Evidence for Eichmann’s crimes had to be collected — so Avraham Selinger of the Israeli police was sent to collect material at the Wiener Library in London. Yet he was barred from visiting the Soviet Union.

The Kremlin depicted the war as a conflict between fascists and anti-fascists. Inscriptions on monuments at the site of the killings at Babi Yar, outside Kiev, referred therefore only to “Soviet citizens” who were murdered — Jews specifically were not mentioned. How then could the Soviet leadership welcome a trial concerned mainly about the extermination of the Jews? In addition, the Kremlin did not wish Israel to be portrayed as the leading defender of the Jews and the protector of Jewish rights internationally. There was therefore virtually no coverage in the Soviet press when the trial opened.

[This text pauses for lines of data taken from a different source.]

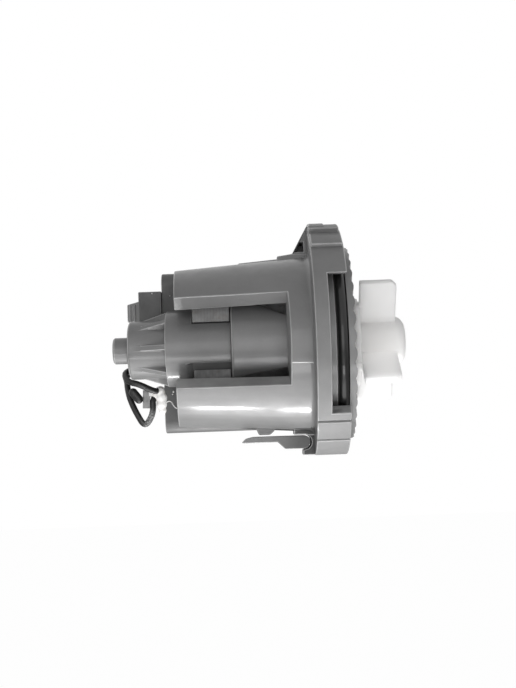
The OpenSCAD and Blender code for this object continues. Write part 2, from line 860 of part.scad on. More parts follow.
module bobbin(side) {
    difference() {
        union() {
            leg_box(side, fit_clear + bobbin_wall, coil_y, coil_end);
            leg_box(side, fit_clear + bobbin_wall + wire_depth, coil_y, coil_y + bobbin_wall);
            leg_box(side, fit_clear + bobbin_wall + wire_depth, coil_end - bobbin_wall, coil_end);
        }
        leg_box(side, fit_clear, coil_y - past, coil_end + past);
    }
}

module winding(side) {
    difference() {
        leg_box(side, fit_clear + bobbin_wall + wire_depth - wire_margin,
            coil_y + bobbin_wall, coil_end - bobbin_wall);
        leg_box(side, fit_clear + bobbin_wall, coil_y, coil_end);
    }
}

module bobbin_upper() {
    color(impeller_white)
        bobbin(1);
}

module bobbin_lower() {
    color(impeller_white)
        bobbin(-1);
}

module winding_upper() {
    color(copper)
        winding(1);
}

module winding_lower() {
    color(copper)
        winding(-1);
}

// Space that the motor cover and the collar take out of the coil housing, grown by a margin
module motor_trough(margin) {
    turned()
        band(0, cover_r + trough_gap + margin, block_rear - past, bulk_x + past);
    turned()
        band(0, collar_r + trough_gap + margin, collar_x - trough_gap - margin, bulk_x + past);
}

module block_outline() {
    rounded([block_front, -block_down], [block_back, block_up], block_round);
}

module coil_housing() {
    color(block_grey)
        difference() {
            union() {
                difference() {
                    bar(block_rear, bulk_x)
                        block_outline();
                    block(
                        [block_rear + block_wall, block_front + block_wall, block_wall - block_down],
                        [bulk_x - block_wall, block_back + past, block_up - block_wall]
                    );
                }
                intersection() {
                    bar(block_rear, bulk_x)
                        block_outline();
                    motor_trough(trough_wall);
                }
            }
            motor_trough(0);
            for (side = [1, -1])
                leg_box(side, fit_clear, -past, coil_y);
        }
}

module coil_lid() {
    pad = 3;
    color(block_grey) {
        translate([0, block_back + lid_t / 2, 0])
            slab(lid_t)
                rounded([block_rear, -block_down], [bulk_x, block_up], block_round / 2);
        for (z = [-leg_out + pad, leg_out - pad])
            block([stack_mid - pad, core_back, z - pad], [stack_mid + pad, block_back + join, z + pad]);
    }
}

// Socket for the plug, trimmed round the motor cover
module connector_socket() {
    low = [block_rear - socket_len, socket_near, socket_top - socket_h];
    high = [block_rear, socket_near + socket_w, socket_top];
    color(block_grey)
        difference() {
            union() {
                difference() {
                    block(low, high);
                    block(
                        [low[0] - past, low[1] + socket_wall, low[2] + socket_wall],
                        [high[0] - socket_wall, high[1] - socket_wall, high[2] - socket_wall]
                    );
                }
                intersection() {
                    block(low, high);
                    turned()
                        band(0, cover_r + trough_gap + socket_wall, low[0] - past, high[0]);
                }
            }
            turned()
                band(0, cover_r + trough_gap, low[0] - past, high[0] + past);
        }
}

// Tongue between the socket's walls that carries the contacts
module connector_tongue() {
    rear = block_rear - socket_len - tongue_out;
    front = block_rear - socket_wall;
    low = socket_top - tongue_drop - tongue_h;
    high = socket_top - tongue_drop;
    slope = 1.2;
    ridge_w = 0.7;
    ridge_pitch = 1.6;
    color(block_grey)
        translate([0, tongue_y, 0]) {
            slab(tongue_t)
                polygon([
                    [rear, low], [rear, high - slope], [rear + tongue_out, high], [front, high], [front, low]
                ]);
            for (i = [0 : 1])
                translate([rear + ridge_pitch * (i + 0.4), 0, 0])
                    block([0, -tongue_t / 2 - ridge_w / 2, low],
                        [ridge_w, join - tongue_t / 2, high - slope]);
        }
}

module contacts() {
    margin = 1.7;
    color(steel)
        for (side = [-1, 1])
            block(
                [
                    block_rear - socket_len + margin,
                    tongue_y + side * (tongue_t + contact_t) / 2 - contact_t / 2,
                    socket_top - tongue_drop - tongue_h + margin
                ],
                [
                    block_rear - socket_wall, tongue_y + side * (tongue_t + contact_t) / 2 + contact_t / 2,
                    socket_top - tongue_drop - margin
                ]
            );
}

module rear_bearing() {
    color(steel)
        turned()
            band(shaft_r + run_clear, bearing_r, rear_bearing_x, rear_bearing_x + rear_bearing_len);
}

module rear_bearing_holder() {
    color(rubber_black)
        turned()
            band(bearing_r + press_clear, can_tail_in_r - press_clear,
                rear_bearing_x, rear_bearing_x + holder_len);
}

module front_bearing() {
    color(steel)
        turned()
            band(shaft_r + run_clear, bearing_r, front_bearing_x, front_bearing_end);
}

module front_bearing_holder() {
    color(rubber_black)
        turned()
            band(bearing_r + press_clear, collar_in_r - press_clear, holder_x, holder_x + holder_len);
}

module thrust_washers() {
    color(impeller_white)
        for (x = [rear_washer_x, front_washer_x])
            turned()
                band(shaft_r + 2 * run_clear, bearing_r, x, x + washer_t);
}

module shaft_seal() {
    color(rubber_black)
        turned()
            band(shaft_r + run_clear, plate_hub_in_r - press_clear,
                -plate_hub_back + past, shaft_seal_len - plate_hub_back + past);
}

module shaft() {
    chamfer = 0.4;
    front = shaft_len - shaft_back;
    color(steel)
        turned()
            polygon([
                [0, -shaft_back], [shaft_r - chamfer, -shaft_back], [shaft_r, chamfer - shaft_back],
                [shaft_r, front - chamfer], [shaft_r - chamfer, front], [0, front]
            ]);
}

module impeller() {
    color(impeller_white)
        difference() {
            union() {
                turned()
                    band(0, base_r, impeller_x, blade_x);
                turned()
                    polygon([
                        [0, impeller_x], [hub_r, impeller_x], [hub_r, nose_x - nose_bevel],
                        [(hub_r + nose_r) / 2 + nose_crown, nose_x - 0.4 * nose_bevel], [nose_r, nose_x],
                        [0, nose_x]
                    ]);
                for (i = [0 : blade_count - 1])
                    at_angle(blade_turn + i * 360 / blade_count)
                        slab(blade_t)
                            polygon([
                                [blade_x - join, shaft_r + join], [blade_x - join, base_r - join],
                                [blade_x, base_r],
                                [blade_x, blade_r], [blade_front - blade_bevel, blade_r],
                                [blade_front, blade_r - blade_bevel], [blade_front, shaft_r + join]
                            ]);
            }
            turned()
                band(0, shaft_r + press_clear, impeller_x - past, shaft_len - shaft_back + move_gap);
        }
}

module drive_dog() {
    color(impeller_white)
        difference() {
            turned()
                polygon([
                    [shaft_r + press_clear, drive_dog_x], [dog_r, drive_dog_x],
                    [dog_r, dog_plate_x + dog_plate_t],
                    [dog_hub_r, dog_plate_x + dog_plate_t], [dog_hub_r, dog_hub_front],
                    [shaft_r + press_clear, dog_hub_front]
                ]);
            swing(90 + dog_half, 450 - dog_half)
                band(dog_hub_r, dog_r + past, drive_dog_x - past, dog_plate_x);
        }
}

module dog_dampers() {
    color(rubber_black)
        for (from = [90 - dog_half - damper_angle, 90 + dog_half])
            swing(from, from + damper_angle)
                band(dog_hub_r + press_clear, dog_r, drive_dog_x, dog_plate_x);
}

module rotor_sleeve() {
    color(impeller_white) {
        turned()
            polygon([
                [sleeve_in_r, sleeve_x], [sleeve_r, sleeve_x], [sleeve_r, magnet_front],
                [dog_r, magnet_front],
                [dog_r, sleeve_dog_x], [sleeve_in_r, sleeve_dog_x]
            ]);
        swing(270 - dog_half, 270 + dog_half)
            band(dog_hub_r + move_gap, dog_r - fit_clear, sleeve_dog_x - join, sleeve_dog_x + dog_len);
    }
}

module rotor_magnet() {
    color(block_grey)
        turned()
            band(sleeve_r + press_clear, magnet_r, magnet_x, magnet_front);
}

// Unit vector, and direction of a route at one of its points
function unit(v) = v / norm(v);
function heading(route, i) = unit(route[min(i + 1, len(route) - 1)] - route[max(i - 1, 0)]);

// Side vector at each point, carried along the route without twist
function side_of(route, i) =
    let (h = heading(route, i), last = i == 0 ? [0.3, 1, 0.2] : side_of(route, i - 1))
    unit(last - h * (last * h));

// Round tube swept along a route
module tube(route, d, sides = 8) {
    n = len(route);
    points = [
        for (i = [0 : n - 1])
            let (h = heading(route, i), u = side_of(route, i), v = cross(h, u))
            for (k = [0 : sides - 1])
                route[i] + (u * cos(360 * k / sides) + v * sin(360 * k / sides)) * d / 2
    ];
    walls = [
        for (i = [0 : n - 2], k = [0 : sides - 1])
            let (a = i * sides + k, b = i * sides + (k + 1) % sides)
            [a, b, b + sides, a + sides]
    ];
    ends = [[for (k = [sides - 1 : -1 : 0]) k], [for (k = [0 : sides - 1]) (n - 1) * sides + k]];
    polyhedron(points, [for (f = concat(walls, ends)) [for (j = [len(f) - 1 : -1 : 0]) f[j]]]);
}

module lead_short() {
    color(rubber_black)
        tube(short_route, lead_d);
}

module lead_loop() {
    color(rubber_black)
        tube(loop_route, lead_d);
}

// Flattened clip that joins the leads
module crimp_terminal() {
    color(steel)
        translate(crimp_at)
            rotate([0, crimp_tilt, 0])
                cube(crimp_size, center = true);
}

// Rounded sleeve of the overheat fuse
module thermal_cutout() {
    color(rubber_black)
        translate(cutout_at)
            rotate([0, cutout_tilt, 0]) {
                cylinder(d = cutout_d, h = cutout_len, center = true);
                for (z = [-cutout_len / 2, cutout_len / 2])
                    translate([0, 0, z])
                        sphere(d = cutout_d);
            }
}

// Blob of glue that holds the leads on the coil housing
module glue_blob() {
    color(impeller_white)
        intersection() {
            union()
                for (span = [[0, 2], [3, 5]])
                    hull()
                        for (b = [for (i = [span[0] : span[1]]) glue_balls[i]])
                            translate([b[0], b[1], b[2]])
                                sphere(b[3], $fn = 16);
            block([block_rear - 10, 0, -40], [block_rear, 40, 0]);
        }
}

flange_housing();
latch_lever();
front_plate();
sump_o_ring();
can_seal();
rotor_can();
motor_cover();
stator_core();
bobbin_upper();
bobbin_lower();
winding_upper();
winding_lower();
coil_housing();
coil_lid();
connector_socket();
connector_tongue();
contacts();
rear_bearing();
rear_bearing_holder();
front_bearing();
front_bearing_holder();
thrust_washers();
shaft_seal();
shaft();
impeller();
drive_dog();
dog_dampers();
rotor_sleeve();
rotor_magnet();
lead_short();
lead_loop();
crimp_terminal();
thermal_cutout();
glue_blob();
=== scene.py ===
"""Dishwasher drain pump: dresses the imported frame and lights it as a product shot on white."""
import math
import random

import bmesh
import bpy
from mathutils import Matrix, Vector


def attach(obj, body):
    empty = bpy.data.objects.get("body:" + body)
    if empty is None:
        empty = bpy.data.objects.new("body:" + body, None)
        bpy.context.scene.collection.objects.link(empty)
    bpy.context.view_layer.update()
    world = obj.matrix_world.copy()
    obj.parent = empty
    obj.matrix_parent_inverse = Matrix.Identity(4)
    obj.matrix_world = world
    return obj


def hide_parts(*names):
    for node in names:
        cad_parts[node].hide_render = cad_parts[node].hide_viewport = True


MM = 0.001
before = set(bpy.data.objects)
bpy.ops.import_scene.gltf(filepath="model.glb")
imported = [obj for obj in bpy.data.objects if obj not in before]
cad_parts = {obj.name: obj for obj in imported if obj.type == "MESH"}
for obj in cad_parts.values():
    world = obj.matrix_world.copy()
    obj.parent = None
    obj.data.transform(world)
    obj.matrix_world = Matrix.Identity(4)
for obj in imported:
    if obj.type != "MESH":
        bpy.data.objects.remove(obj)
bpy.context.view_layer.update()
scene = bpy.context.scene
scene.view_settings.view_transform = "Standard"


# Camera
def make_camera():
    """Looks along +Y from 4 degrees below, rolled by 2 degrees."""
    tilt, roll, distance = math.radians(4), math.radians(2.09), 0.3567
    x_axis = Vector((1, 0, 0))
    rise = Vector((0, -math.sin(tilt), math.cos(tilt)))
    back = Vector((0, -math.cos(tilt), -math.sin(tilt)))
    right = x_axis * math.cos(roll) - rise * math.sin(roll)
    up = x_axis * math.sin(roll) + rise * math.cos(roll)
    data = bpy.data.cameras.new("camera")
    data.sensor_fit = "VERTICAL"
    data.sensor_height = 36
    data.lens = 56
    data.clip_start, data.clip_end = 0.01, 10
    camera = bpy.data.objects.new("camera", data)
    scene.collection.objects.link(camera)
    turn = Matrix((right, up, back)).transposed().to_4x4()
    place = Vector((-0.022, 0, 0)) + back * distance + rise * 0.00073
    camera.matrix_world = Matrix.Translation(place) @ turn
    scene.camera = camera


make_camera()


# Materials
def tone(value, warmth=0.0):
    """Linear colour of an sRGB grey from 0 to 255, slightly warm or cool."""
    def lin(v):
        v = max(v, 0) / 255
        return v / 12.92 if v <= 0.04045 else ((v + 0.055) / 1.055) ** 2.4
    return (lin(value + warmth), lin(value), lin(value - warmth), 1)


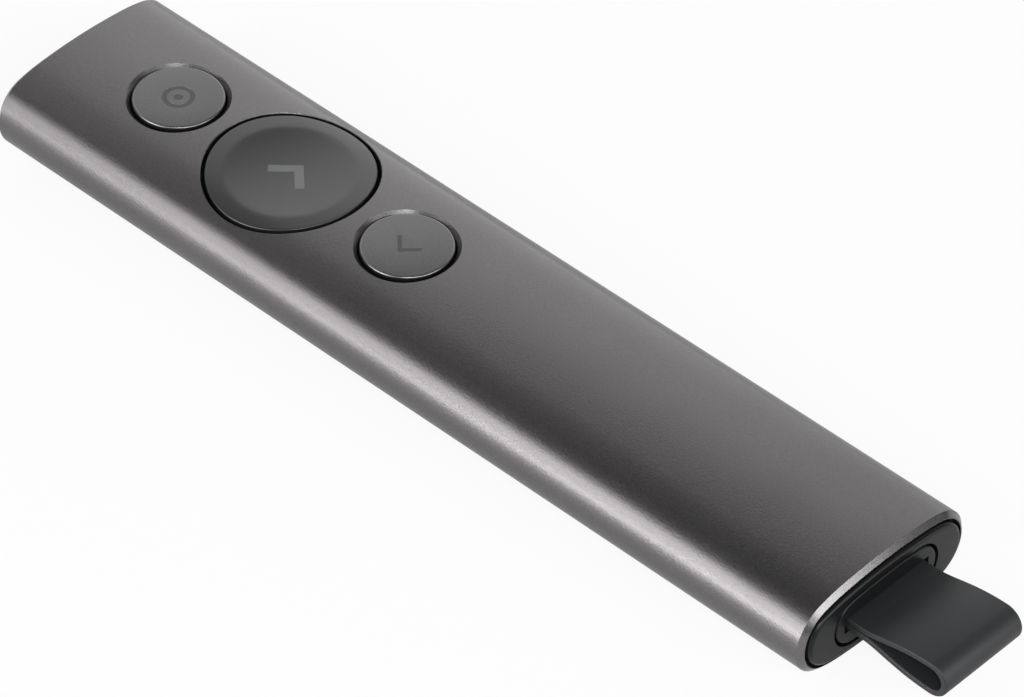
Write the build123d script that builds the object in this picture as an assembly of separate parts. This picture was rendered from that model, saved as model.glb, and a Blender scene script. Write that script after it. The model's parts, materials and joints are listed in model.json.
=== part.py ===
"""Wireless presentation clicker, built as separate pieces in their assembled places.

Millimetres. X runs across the clicker, Y along it with the nose at +Y, and Z up.
The origin is the centre of the flat that it rests on, under the middle of the shell.
"""

import os
from math import asin, cos, sin, sqrt

from build123d import *

# ---------------------------------------------------------------- driving sizes
# Outer shell: one aluminium sleeve with a lens-shaped section.
shell_width = 28.35
shell_height = 11.91
shell_length = 131.3
crown_radius = 69.0
crown_half_width = 7.0
shoulder_radius = 21.0
rest_flat_width = 7.0
shell_wall = 1.1

# Ends of the shell and the caps that close them.
end_chamfer_length = 0.6
end_chamfer_inset = 0.64
rim_land_crown = 0.05
rim_land_side = 0.16
seat_depth = 1.6
cap_gap = 0.43
cap_proud = 0.46
cap_edge_round = 0.55
cap_flange_gap = 0.05
cap_flange_thickness = 0.6
clip_width = 5.0
clip_thickness = 1.0
clip_length = 4.0

# Buttons, from the nose to the tail: pointer, next, back.
pointer_setback = 17.59
small_cap_radius = 5.7
small_cap_gap = 0.26
large_cap_radius = 10.4
large_cap_gap = 0.45
web_ahead_of_next = 2.43
web_behind_next = 2.62
small_hole_chamfer = 0.52
large_hole_chamfer = 0.1
small_cap_drop = 0.02
small_cap_edge_width = 0.28
small_cap_edge_drop = 0.18
dish_depth = 0.8
dish_radius = 8.3
large_skirt_wall = 1.2
large_skirt_drop = 0.5
large_plate = 1.0
lug_gap = 0.3
lug_thickness = 0.8
lug_reach = 0.6
small_lug_width = 5.0
large_lug_width = 7.0
carrier_clearance = 0.1
plunger_radius = 1.2
plunger_length = 0.95
press_travel = 0.3

# Push switches under the buttons.
switch_side = 4.5
switch_height = 0.8
stem_radius = 1.0
stem_proud = 0.45
stem_depth = 0.3
stem_end_gap = 0.05
running_gap = 0.06

# Chassis tray, board and the screws that join them.
chassis_gap = 0.2
chassis_wall = 0.8
tray_rim_drop = 0.4
board_thickness = 0.8
board_side_margin = 4.05
board_end_gap = 0.4
post_radius = 1.5
post_inset = 1.7
post_end_inset = 4.2
screw_radius = 0.7
screw_fit = 0.02
screw_length = 4.0
screw_head_radius = 1.3
screw_head_height = 0.7
screw_slot_width = 0.35
screw_slot_depth = 0.3
board_hole_gap = 0.1

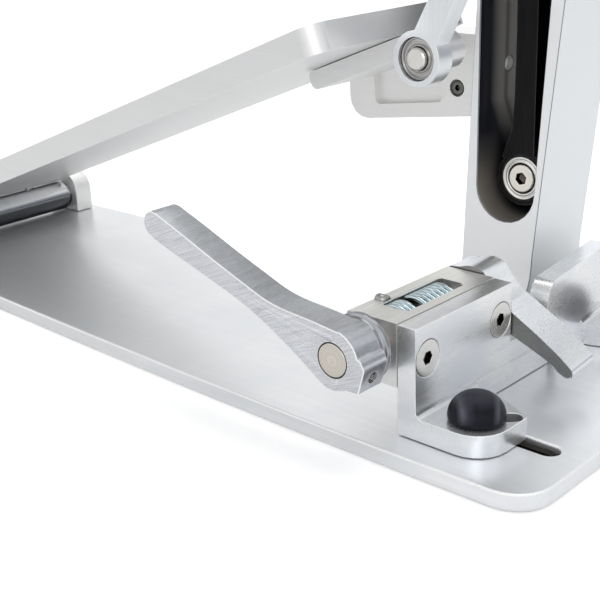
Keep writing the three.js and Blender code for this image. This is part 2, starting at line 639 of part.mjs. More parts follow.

The Communist states of Eastern Europe reacted differently. Czechoslovakia, Poland and Yugoslavia were all willing to supply information. East Germany’s problem was that it had many former Nazis sitting in its rubberstamp parliament while Hungary had been Hitler’s ally during the war.

Shortly before the Mossad found him, Eichmann gave an interview to the Dutch journalist, Willem Sassen. This was published in Life magazine. An unapologetic Eichmann commented: “I must say truthfully that if we had killed all the ten million Jews that Hitler’s statisticians originally listed in 1933, I would say: ‘Good, we have destroyed our enemy!’.”

Two days after the start of the trial, the proceedings were adjourned for Yom HaShoah. At ten o’clock on that Friday morning, the veteran Zionist leader Rabbi Mordechai Nurock, who had lost his entire family in Latvia, placed a casket of ashes at the Hill of Remembrance at Yad Vashem. He said kaddish and there was darkness upon the face of the deep.